O médico sanitarista, gestor em Saúde e professor universitário, Álvaro Madeira Neto, explica que uma Fundação de Saúde é uma organização pública criada para gerenciar serviços e recursos de saúde com “maior flexibilidade administrativa e financeira” em comparação à gestão direta por secretarias municipais ou estaduais.

Portanto, teria como objetivo central agilizar decisões operacionais e facilitar a inovação no setor. Porém, na prática, “frequentemente observa-se que esse modelo pode apresentar dificuldades na governança institucional e transparência pública, o que pode comprometer sua eficiência e eficácia a longo prazo, tornando-o complexo e vulnerável a influências políticas que acabam prejudicando a continuidade das ações propostas inicialmente”.

Assim, o especialista avalia que a criação da Funsaúde e da Fagifor teve uma proposta positiva, mas a extinção rápida de ambas “sugere desafios no alinhamento entre a proposta técnica e a realidade política local”.

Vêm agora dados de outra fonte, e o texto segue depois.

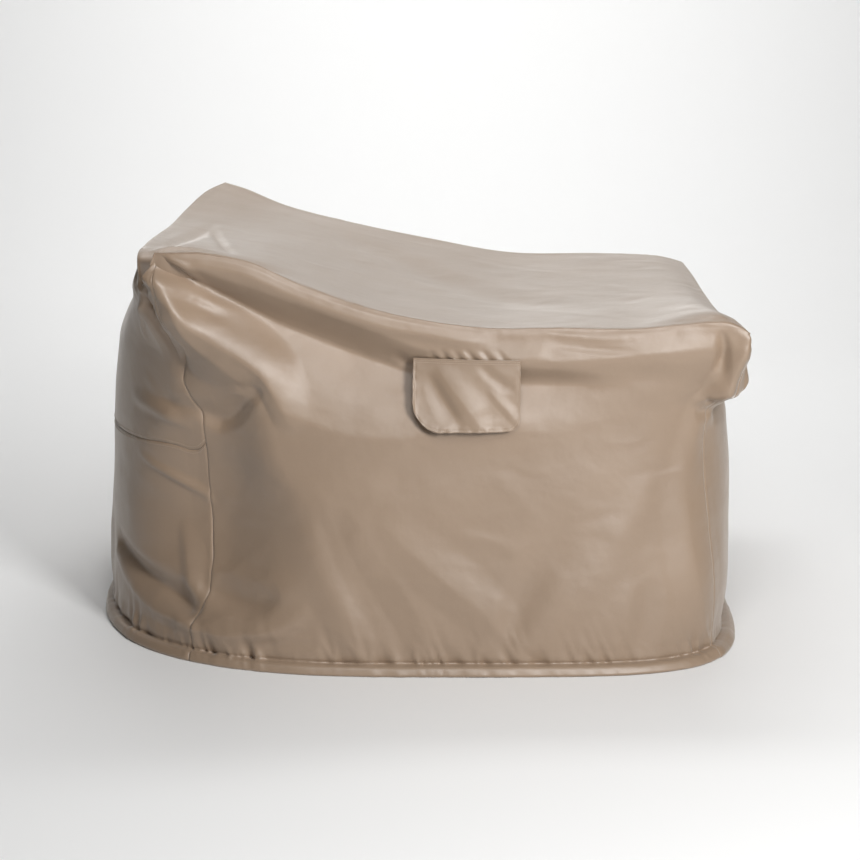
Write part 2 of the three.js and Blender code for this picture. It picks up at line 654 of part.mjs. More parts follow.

“Esses desafios acabam enfraquecendo rapidamente esses modelos, levando à perda de confiança por parte dos profissionais e também da população”, pondera. Porém, isso não significa que o modelo das fundações seja ruim por si só.

“Na verdade, em alguns casos específicos, ele pode funcionar bem, desde que haja uma governança robusta, transparente e conectada com as necessidades reais da comunidade e dos trabalhadores da saúde”, ressalta Álvaro.

Reincorporação de demandas

Com a aprovação da reestruturação pelos vereadores da Capital, deve-se iniciar um processo de reintegração das atividades realizadas pela Fundação à Secretaria Municipal de Saúde.

Para o médico sanitarista e gestor em Saúde, Álvaro Madeira Neto, isso pode representar “uma decisão acertada”, especialmente se forem analisadas as dificuldades enfrentadas pelo modelo anterior. 

“Uma gestão centralizada, desde que bem estruturada, pode facilitar o controle social, melhorar a transparência no uso de recursos públicos e garantir clareza nas responsabilidades institucionais”, diz Álvaro Madeira Neto.

Segundo o professor, ainda que a administração direta tenha o desafio de superar a rigidez burocrática, uma gestão centralizada bem conduzida e fortalecida com participação ativa dos profissionais e da comunidade “pode garantir resultados mais sólidos e sustentáveis ao longo do tempo”.